Possibility #1: Disbandment
There is precedent in the restoration tradition for different splinter groups just simply closing up shop and everybody going back to their farms. However, this typically happens with really small groups that never achieved any kind of critical mass or takeoff, so the institutional inertia keeping them together never really developed. This might happen with the Community of Christ, but I doubt it, I suspect there won’t ever be a CoC meeting where the leadership meets, says they had a good run, and tells everybody to turn in their keys. Or at least by the time they get to that point the institution won’t look anything like the Community of Christ does now.
Possibility #2: Limp Along
There are still Strangite churches, the Temple Lot Church is still going. Heck, there are still followers of Sabbatai Zevi, the 17th century Jewish Messiah pretender who converted to Islam when his life was threatened. And Shakers recently exhibited the fastest religious growth in the world when they went from 2 to 3 members. A church rooted in a clear truth claim can limp along for quite some time, but it’s not clear that the CoC has that kind of stake in the ground like, say, their more conservative splinter group cousins (the Restorationist branches) do.
Possibility #3: Absorption or Transformation
In the Nation of Islam Elijah Mohammad’s son and successor kind of pulled a Wallace Smith, discarding their more eccentric doctrines that largely defined them and moved towards mainstream Sunni Islam. Eventually they lost even this smidgen of distinctiveness, and eventually just told adherents to join their local mosque and closed up shop. (The “Nation of Islam” today led by Louis Farrakhan is actually technically a splinter group.)
In much the same way I wouldn’t be surprised if the Restorationist branches, essentially the RLDS splinter groups, actually outlive the CoC and continue the reorganized tradition. However, Elijah Mohammad’s son was able to use his authority as the duly-appointed successor to officially close up shop. If the CoC President just wanted to do the same there would probably be subordinates that would probably splinter off to keep it going in some form or another as long as there were institutional incentives to do so.
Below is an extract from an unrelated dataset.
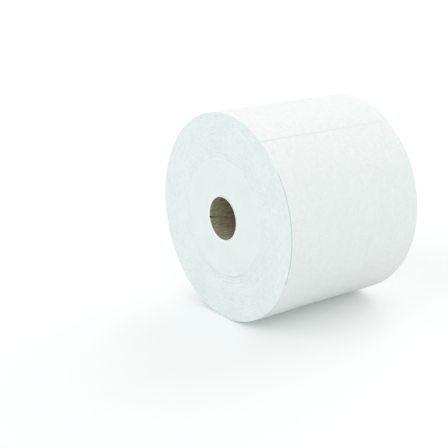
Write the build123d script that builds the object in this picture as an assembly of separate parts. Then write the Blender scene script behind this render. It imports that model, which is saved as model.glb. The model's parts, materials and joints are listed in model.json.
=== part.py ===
from build123d import *

import math
import os

# A roll of toilet tissue that lies on its side. One long web of paper is wound on a cardboard
# tube, and the log is sawn to length, so that paper and tube end flush.
# Units are millimetres. The roll is drawn standing on its far end, with its axis along +Z, and is
# tipped over at the end: the axis then lies along Y, the near end faces -Y, and the origin is the
# middle of the tube's bore.
# Angles are measured around the axis from +X, which stays level, through the top of the roll.

# Driving dimensions
ROLL_WIDTH = 99.0
ROLL_DIAMETER = 127.0
CORE_BORE = 26.2
CORE_WALL = 0.8
GLUE_LINE = 0.1  # between the tube and the first turn

# The free edge of the paper, and the step where it ends on the turn below
TAIL_ANGLE = 57.0
TAIL_STEP = 0.35

# The small flat that the soft roll's own weight presses into it, and its rounded shoulders
FLAT_HALF_WIDTH = 7.0
FLAT_SHOULDER = 12.0
FLAT_ANGLE = 270.0

# The saw leaves the rims slightly soft
RIM_BEVEL = 0.6

# The winding tension changed part of the way out, and the turns outside slipped back along the tube
SLIP_DIAMETER = 72.0
SLIP = 0.4

# Turns drawn on the ends: each line stands for a few dozen turns of thin paper
LINE_WIDTH = 0.9
LINE_DEPTH = 0.3
LINE_MARGIN = 1.3  # land left beside the tube, the slip and the rim
LINE_TURNS_INSIDE = 3
LINE_TURNS_OUTSIDE = 4

# Sizes that follow
HALF_TURN = 180.0
QUARTER_TURN = 90.0
roll_radius = ROLL_DIAMETER / 2
bore_radius = CORE_BORE / 2
core_radius = bore_radius + CORE_WALL
web_bore_radius = core_radius + GLUE_LINE
slip_radius = SLIP_DIAMETER / 2
near_end = ROLL_WIDTH / 2
far_end = -ROLL_WIDTH / 2


def toward(angle, distance):
    """The point at a distance from the axis, at an angle around it."""
    turn = math.radians(angle)
    return Vector(distance * math.cos(turn), distance * math.sin(turn))


def spiral_half_turns(outer_radius, pitch, half_turns, angle):
    """Centre, radius and start angle of each half-turn of a two-centre spiral, from the outside in.

    The web winds inward from its free edge at the given angle. Each half-turn is an arc that is
    half a pitch smaller than the one before and tangent to it.
    """
    centre = Vector(0, 0)
    radius = outer_radius
    for _ in range(half_turns):
        yield centre, radius, angle
        angle += HALF_TURN
        centre += toward(angle, pitch / 2)
        radius -= pitch / 2


def flattened_arc(centre, radius, start_angle, end_angle):
    """The outline of a half-turn that the roll rests on: arc, shoulder, flat, shoulder, arc."""
    to_shoulder = radius - FLAT_SHOULDER
    shoulder_angle = math.degrees(math.asin(FLAT_HALF_WIDTH / to_shoulder))
    before = FLAT_ANGLE - shoulder_angle
    after = FLAT_ANGLE + shoulder_angle
    into_flat = CenterArc(centre + toward(before, to_shoulder), FLAT_SHOULDER, before, shoulder_angle)
    out_of_flat = CenterArc(
        centre + toward(after, to_shoulder), FLAT_SHOULDER, FLAT_ANGLE, shoulder_angle
    )
    return [
        CenterArc(centre, radius, start_angle, before - start_angle),
        into_flat,
        Line(into_flat @ 1, out_of_flat @ 0),
        out_of_flat,
        CenterArc(centre, radius, after, end_angle - after),
    ]


def half_log(centre, radius, start_angle):
    """Half of the wound log, cut through the free edge's line, with its rims bevelled."""
    end_angle = start_angle + HALF_TURN
    if start_angle < FLAT_ANGLE < end_angle:
        outline = flattened_arc(centre, radius, start_angle, end_angle)
    else:
        outline = [CenterArc(centre, radius, start_angle, HALF_TURN)]
    chord = Line(outline[-1] @ 1, outline[0] @ 0)
    half = Pos(Z=far_end - SLIP) * extrude(make_face(outline + [chord]), amount=ROLL_WIDTH)
    end_edges = half.edges().filter_by(Plane.XY)
    chords = end_edges.filter_by(GeomType.LINE).sort_by(SortBy.LENGTH)[-2:]
    return chamfer(end_edges - chords, RIM_BEVEL)


def wound_log():
    """The whole log: two half-turns of its outermost layer, which meet smoothly on one side and
    leave the free edge's step on the other."""
    outer, inner = spiral_half_turns(roll_radius, TAIL_STEP, 2, TAIL_ANGLE)
    return half_log(*outer) + half_log(*inner)


def turn_line(centre, radius, start_angle, end, outward):
    """A cutter for half a turn of the V-shaped line between two turns, on one end of the roll.

    The end is its height along the axis. Outward is +1 on the near end and -1 on the far end.
    """
    across_the_line = Plane(
        origin=centre + Vector(0, 0, end),
        x_dir=toward(start_angle, 1),
        z_dir=toward(start_angle - QUARTER_TURN, 1),
    )
    section = Polyline(
        (radius, -outward * LINE_DEPTH),
        (radius + LINE_WIDTH, outward * LINE_DEPTH),
        (radius - LINE_WIDTH, outward * LINE_DEPTH),
        close=True,
    )
    return revolve(across_the_line * make_face(section), Axis(centre, (0, 0, 1)), HALF_TURN)


def turn_lines(inner_edge, outer_edge, turns, end, outward):
    """Cutters for the spiral line in one band of turns, on one end of the roll."""
    inner = inner_edge + LINE_MARGIN
    outer = outer_edge - LINE_MARGIN
    pitch = (outer - inner) / turns
    arcs = spiral_half_turns(outer, pitch, 2 * turns, TAIL_ANGLE)
    return [turn_line(*arc, end, outward) for arc in arcs]


def tissue_web():
    """The wound paper: one continuous web, so one solid."""
    through = ROLL_WIDTH + 4 * abs(SLIP)
    outer_turns = wound_log() - Cylinder(slip_radius, through)
    inner_turns = Cylinder(slip_radius, ROLL_WIDTH)
    web = outer_turns + inner_turns - Cylinder(web_bore_radius, through)
    for end, outward in ((near_end, 1), (far_end, -1)):
        web -= turn_lines(web_bore_radius, slip_radius, LINE_TURNS_INSIDE, end, outward)
        web -= turn_lines(slip_radius, roll_radius, LINE_TURNS_OUTSIDE, end - SLIP, outward)
    return web


def core_tube():
    """The cardboard tube, wound from strips of board and sawn off flush with the paper."""
    return Cylinder(core_radius, ROLL_WIDTH) - Cylinder(bore_radius, ROLL_WIDTH)


def laid_on_its_side(standing):
    """Tips the roll over so that its axis lies along Y and its near end faces -Y."""
    return Rot(X=90) * standing


os.makedirs("parts", exist_ok=True)
for name, shape in (("tissue_web", tissue_web()), ("core_tube", core_tube())):
    laid = laid_on_its_side(shape)
    laid.label = name
    export_step(laid, f"parts/{name}.step")
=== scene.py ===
"""A roll of toilet tissue that lies on its side: its looks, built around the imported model.

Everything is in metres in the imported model's frame. The roll's axis lies along Y, its near end
faces -Y and +Z is up. Angles run around the axis from +X, through the top of the roll, in radians.
The web of paper winds inward from its free edge with the angle.
"""

import json
import logging
import math
from dataclasses import dataclass
from enum import Enum

import bmesh
import bpy
import numpy as np
from bpy.types import ID, Material, Node, NodeSocket, NodeTree, Object
from mathutils import Euler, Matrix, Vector


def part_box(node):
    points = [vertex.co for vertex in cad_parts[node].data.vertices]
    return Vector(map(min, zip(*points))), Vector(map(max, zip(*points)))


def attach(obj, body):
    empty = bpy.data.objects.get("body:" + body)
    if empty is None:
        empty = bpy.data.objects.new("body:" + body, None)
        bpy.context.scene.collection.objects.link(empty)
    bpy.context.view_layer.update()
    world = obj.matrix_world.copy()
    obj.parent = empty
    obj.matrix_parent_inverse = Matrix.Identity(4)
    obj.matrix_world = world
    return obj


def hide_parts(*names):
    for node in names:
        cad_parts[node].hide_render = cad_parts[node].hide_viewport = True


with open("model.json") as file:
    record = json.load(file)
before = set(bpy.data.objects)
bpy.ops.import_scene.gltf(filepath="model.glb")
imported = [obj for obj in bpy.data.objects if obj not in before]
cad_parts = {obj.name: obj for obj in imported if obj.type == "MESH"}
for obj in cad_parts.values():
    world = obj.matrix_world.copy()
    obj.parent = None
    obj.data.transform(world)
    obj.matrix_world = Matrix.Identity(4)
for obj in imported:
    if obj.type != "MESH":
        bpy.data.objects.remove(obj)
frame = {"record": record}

MM = 0.001
FULL_TURN = 2 * math.pi
BOTTOM = 1.5 * math.pi  # angle of the roll's lowest place
SHARP_ANGLE = math.radians(50)
BODY = "root"
WHITE = "#FFFFFF"
# Numbers of the two colour inputs of a mix, which share their names with other inputs
FIRST_COLOUR = 6
SECOND_COLOUR = 7
log = logging.getLogger("toilet_tissue_roll")


class End(Enum):
    """The two ends of the roll, by the direction that each faces along Y."""

    NEAR = -1
    FAR = 1


class Slot(Enum):
    """The record's material slots."""

    TISSUE = "tissue"
    BOARD = "core_board"


def linear(colour: str) -> tuple[float, float, float, float]:
    """Turns an sRGB hex colour into linear light.

    Args:
        colour: six hex digits after a hash mark.

    Returns:
        Linear red, green and blue, with an alpha of 1.
    """
    levels = [int(colour[i : i + 2], 16) / 255 for i in (1, 3, 5)]
    red, green, blue = (c / 12.92 if c <= 0.04045 else ((c + 0.055) / 1.055) ** 2.4 for c in levels)
    return red, green, blue, 1.0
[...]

Of course, “some form or another” does a lot of work. For example, the world’s largest no-kill animal shelter in Kanab, Utah is the institutional successor to the New Religious Movement of The Process Church of the Final Judgment, a sort of Scientology-type group that was founded in the 1960s. After a series of internal divisions and splinters, they gradually divested themselves of their religious aspect by degrees and became an animal shelter. (Fun fact, I actually interviewed a couple former Process members when I was at Baylor, and got some of the old members in contact with each other for the first time in decades). Likewise, at some point in the process, after many more congregations have shut down and there is simply no demographic future for the CoC as a religion qua religion, I could see the CoC becoming a non-religious NGO with a mission or promoting peace (a big part of their contemporary mission), or an independent generic liberal Protestant Church, and then it might eventually close doors, but it wouldn’t be because of a grand “we are officially dissolving the institution Joseph Smith III reorganized” moment, more of a “this church is closing and hey, didn’t it have its roots in the Community of Christ?” It will sort of end in a whimper because the institution will be so different by then.
Possibility #4: De-Centralization
Some movements can continue as a more diffuse theology and ideology even if particular institutions die off and evolve. However, this has already sort of happened with the restorationist branches splitting off from the then-RLDS. I might be wrong here, but at this point if the Community of Christ stopped existing it wouldn’t have any leftover attendant theology particular to them that couldn’t just be picked up by either an already existing restorationist branch or mainstream protestant church. The CoC is, above all else, an institution at this point (not saying that’s a bad thing!) more than a cultivator of a particular, distinct theology or ideology that could outlive it.
Possibility #5: Stasis and Equilibrium
One function in the religion market that the CoC serves is as a more liberal counterpart of the Latter-day Saint tradition for progressively-disposed ex-members of the Church of Jesus Christ of Latter-day Saints (indeed, I get the vibe that’s one of their selling points). With inflows and outflows you can have a dynamic where you can lose a significant percentage of your membership every year, but once you get small enough a sort of equilibrium takes hold, where your outflows are numerically small because you are small, but the inflows, even though they are very small as a percentage of the whole, replace the outflows. For example, is .000005% of Latter-day Saint liberals convert to the CoC every year, then the CoC can maintain stasis even if, say, they lose half their membership every ten years once they get small enough.
However, there is a history of liberal splinter groups from the Church of Jesus Christ of Latter-day Saints that haven’t panned out, I just don’t think the market for liberal but still institutional competitors for the Church of Jesus Christ of Latter-day Saints is that big. People might like the idea in theory, I just don’t see enough people doing the hard work of paying the tithing and showing up to a New Liberal Church of Jesus Christ of Latter-day Saints. Plus, the CoC is evolutionarily distinct enough from the COJCLDS that it’s not a simple equivalency of CoC= liberal COJCLDS. They’re their own unique thing.
Possibility #6: Become a Quasi-Ethnic Group
There are still Samaritans. There are still ancient Gnostics, there are still Zoroastrians (the faith of the king of Daniel-in-the-Lion’s Den fame). Some religious groups start to blur the line between ethnicity and religion, so you don’t have to sign on to theological particulars to belong. The CoC has a small aspect of this, with some multi-generational families traditionally belonging in the CoC category, but it never achieved the level of demographic distinctiveness to reach ethnicity level.
Conclusion
If the Community of Christ doesn’t reach some sort of inflow-outflow stasis with the Church of Jesus Christ of Latter-day Saints, I suspect at some point it will rebrand again as a more generic NGO, or essentially become an independent mainstream Protestant church that will eventually close its doors. We’ll see.